Low doses for rhythm control may be safe, doctors say.

Digoxin is a medication often used to treat atrial fibrillation, one of the most common heart rhythm disturbances. This disorder causes the heart to beat rapidly and irregularly. Digoxin lowers the heart rate and helps bring it under control.

Although digoxin has been used by millions of people over the years, doctors have been concerned about its safety for decades. The safety issue arose again after the Atrial Fibrillation Follow-up Investigation of Rhythm Management (AFFIRM) trial results were published in the Nov. 27, 2012, European Heart Journal. This trial concluded that digoxin increased the risk of death. Dr. Peter Zimetbaum, a heart rhythm specialist at Harvard-affiliated Beth Israel Deaconess Medical Center, says that this trial reaffirms the need for caution when using digoxin, but does not change his practice. “There is simply no good alternative to it for some people,” he says. “Digoxin should be used carefully and in as low a dose as possible.”

Using digoxin safely

Digoxin is not an easy drug to use. A little goes a long way. According to Dr. Zimetbaum, there are two key rules:

Use it sparingly. “The difference between benefit and toxicity can be small,” he says. When you raise the dose, the drug can cause a wide range of side effects, as well as interactions with other medications. “High doses of this medicine can be quite dangerous, particularly in people with abnormal kidney function and in older people,” he says.

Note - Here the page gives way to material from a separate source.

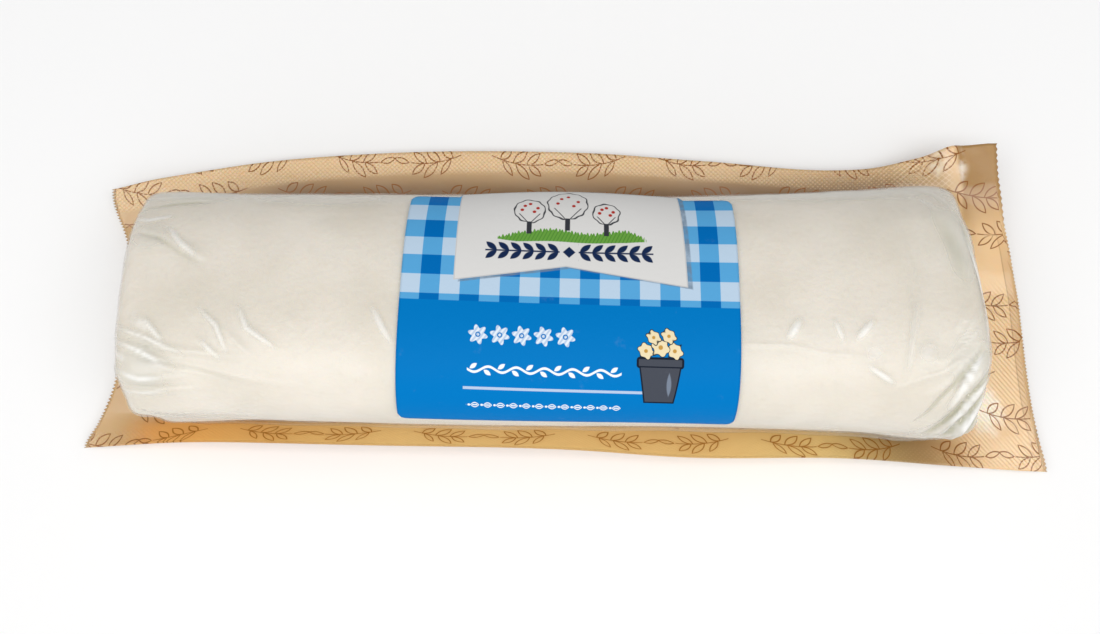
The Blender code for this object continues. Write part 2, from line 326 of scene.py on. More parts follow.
def log_point(along, around, out=0.0):
    """Points of the film round the log. along runs from 0 at the left end to 1 at the right one."""
    from_left = along < 0.5
    nearest = np.minimum(along, 1 - along)
    tilt = pi / 2 * np.minimum(nearest / DOME_SHARE, 1)
    radius = np.sin(tilt) ** (2 / DOME_POWER)
    depth = DOME_DEPTH * (1 - np.maximum(np.cos(tilt), 0) ** (2 / DOME_POWER))
    body_share = np.clip((along - DOME_SHARE) / (1 - 2 * DOME_SHARE), 0, 1)
    x_guess = between(LEFT_END + DOME_DEPTH, RIGHT_END - DOME_DEPTH, body_share)
    across, up = section(x_guess, around)
    left, right = ends(radius * across / HALF_WIDTH(x_guess))
    on_body = nearest >= DOME_SHARE
    on_dome = np.where(from_left, left + depth, right - depth)
    x = np.where(on_body, between(left + DOME_DEPTH, right - DOME_DEPTH, body_share), on_dome)
    end_share = np.minimum(nearest / DOME_SHARE, 1)
    relief = np.where(
        from_left, fold_relief(around, end_share, LEFT_FOLDS), fold_relief(around, end_share, RIGHT_FOLDS)
    )
    past_dome = np.abs(x - np.where(from_left, left, right)) - DOME_DEPTH
    out = out + relief * np.where(on_body, 1 - smooth_step(past_dome, 0, 16 * MM), 1)
    facing = np.where(from_left, -1, 1) * np.cos(tilt)
    return np.stack([
        x + out * facing,
        AXIS_Y(x_guess) + radius * across + out * np.sin(tilt) * np.cos(around),
        WIDEST_LEVEL + radius * up + out * np.sin(tilt) * np.sin(around),
    ], -1)


def film_height(x, y):
    """How high the underside of the backing film lies: flat under the log, then up to the seam, then out."""
    across = y - AXIS_Y(x)
    left, right = ends(np.clip(across / HALF_WIDTH(x), -1, 1))
    past_end = np.maximum(0, np.maximum(left - x, x - right) + FOOT_REACH - END_MARGIN)
    reach = (past_end**REACH_POWER + np.abs(across) ** REACH_POWER) ** (1 / REACH_POWER)
    height = SEAM_LEVEL * smooth_step(reach, FLAT_REACH, FOOT_REACH)
    past_foot = np.maximum(np.abs(across) - FOOT_REACH, 0)
    front_share = past_foot / (AXIS_Y(x) - FOOT_REACH - FRONT_EDGE(x))
    rear_share = past_foot / (REAR_EDGE(x) - AXIS_Y(x) - FOOT_REACH)
    pleat = PLEAT_HEIGHT * rear_share**2 * bell(x - PLEAT_X, PLEAT_WIDTH)
    height += np.where(across < 0, CURL(x) * front_share**1.4, REAR_RISE * rear_share + pleat)
    beside_log = smooth_step(reach, FOOT_REACH, FOOT_REACH + LIFT_RUN)
    return height + CORNER_LIFT(x) * smooth_step(y, 2 * MM, 26 * MM) * beside_log


def film_place(u, band):
    """Where a point of the backing film lies in plan. u runs from left to right. band runs from 0 at the
    front edge to 5 at the rear one, past the two feet of the log and its flat underside."""
    guess = between(LEFT_EDGE(0), RIGHT_EDGE(0), u)
    axis = AXIS_Y(guess)
    stops = np.stack([
        FRONT_EDGE(guess), axis - FOOT_REACH, axis - FLAT_REACH,
        axis + FLAT_REACH, axis + FOOT_REACH, REAR_EDGE(guess),
    ])
    low = np.minimum(band.astype(int), len(stops) - 2)
    here = np.arange(len(u))
    y = between(stops[low, here], stops[low + 1, here], band - low)
    return between(LEFT_EDGE(y), RIGHT_EDGE(y), u), y


def crown_arcs():
    """The angles over the log's top, from rear to front, and how far each lies round it from the crown."""
    angles = np.radians(np.arange(0, 180.5, 0.5))
    points = np.stack(section(LABEL_X, angles), -1)
    steps = np.hypot(*np.diff(points, axis=0).T)
    arcs = np.concatenate([[0], np.cumsum(steps)])
    return arcs - arcs[len(arcs) // 2], angles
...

Use it as a second drug. The first drug of choice for atrial fibrillation is a beta blocker or calcium-channel blocker. Low-dose digoxin should be added only when the heart rate needs to be lowered further.

Of course, there are exceptions. Because digoxin does not affect blood pressure, it is sometimes used alone in a person with atrial fibrillation who has naturally low blood pressure. But these cases are rare. “Sometimes, there is no other effective rate-controlling treatment that doesn’t also lower blood pressure. We will have to have more data before we remove digoxin from the list of drugs we use to control heart rate in atrial fibrillation,” says Dr. Zimetbaum.